Exhibit 1: Heat Map: Preferences Among Utilities, IPP and Clean Technology


Source: FERC Form 1, company reports, SNL, SSR analysis

Details

Tax Reform, the Reversal of Deferred Tax Liabilities and the Implications for Rates

The U.S. federal tax code requires the use of tax normalization accounting by regulated utilities. This means that regulated utilities, in calculating their taxable income and income tax expense for regulatory purposes, must depreciate their property, plant and equipment over its useful life and without regard to any provisions of federal tax law allowing the accelerated depreciation of these assets. By contrast, through provisions such as bonus depreciation, MACRS depreciation and the repair deduction[1], the tax code allows the rapid expensing of assets for tax purposes. The result is that during the early years of an asset’s life, a utility’s regulatory accounting will show much lower depreciation expense, and thus much higher taxable income and income tax expense, than will appear on the utility’s tax books. Regulators calculate the appropriate level of a utility’s cost-of-service-based rates based upon its regulatory accounting, implying that the utility’s customers will be charged to cover the provision for income taxes on a utility’s regulatory books even if its cash taxes are materially lower. The difference between the utility’s book provision for income taxes and its actual tax liability is booked on the utility’s balance sheet as a deferred tax liability.

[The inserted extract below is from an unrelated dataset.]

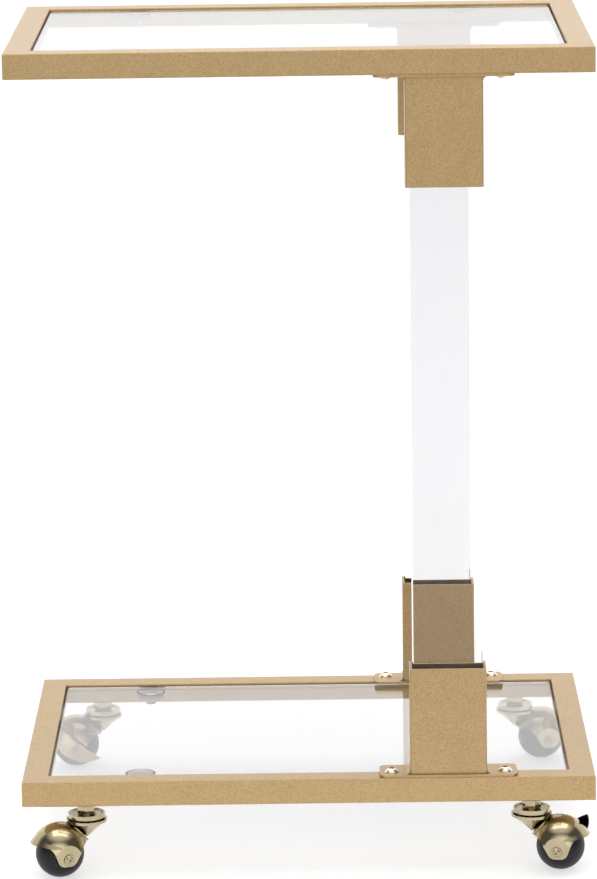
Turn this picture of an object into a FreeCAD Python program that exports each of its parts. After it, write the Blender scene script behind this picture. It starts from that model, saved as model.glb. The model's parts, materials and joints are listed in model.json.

In later years, the situation reverses; the utility’s tax books, on which accelerated depreciation has been applied, will show the asset to be fully depreciated, while for regulatory accounting purposes depreciation expense will continue to be recorded until the end of the asset’s useful life. As a result, the utility’s regulatory accounts will show higher depreciation expense, and lower taxable income and income tax expense, than will its tax books. The utility’s book provisions for income taxes will therefore fall short of its actual cash taxes. The utility then begins to reverse its deferred tax liability, amortizing it to offset the excess of cash taxes over book income tax expense. During this phase of the asset’s life, customers are charged less to cover the utility’s income taxes than the utility actually pays. The difference between tax and book depreciation, and the consequent build-up and reversal of the deferred tax liability associated with a utility asset, is illustrated in Exhibit 2.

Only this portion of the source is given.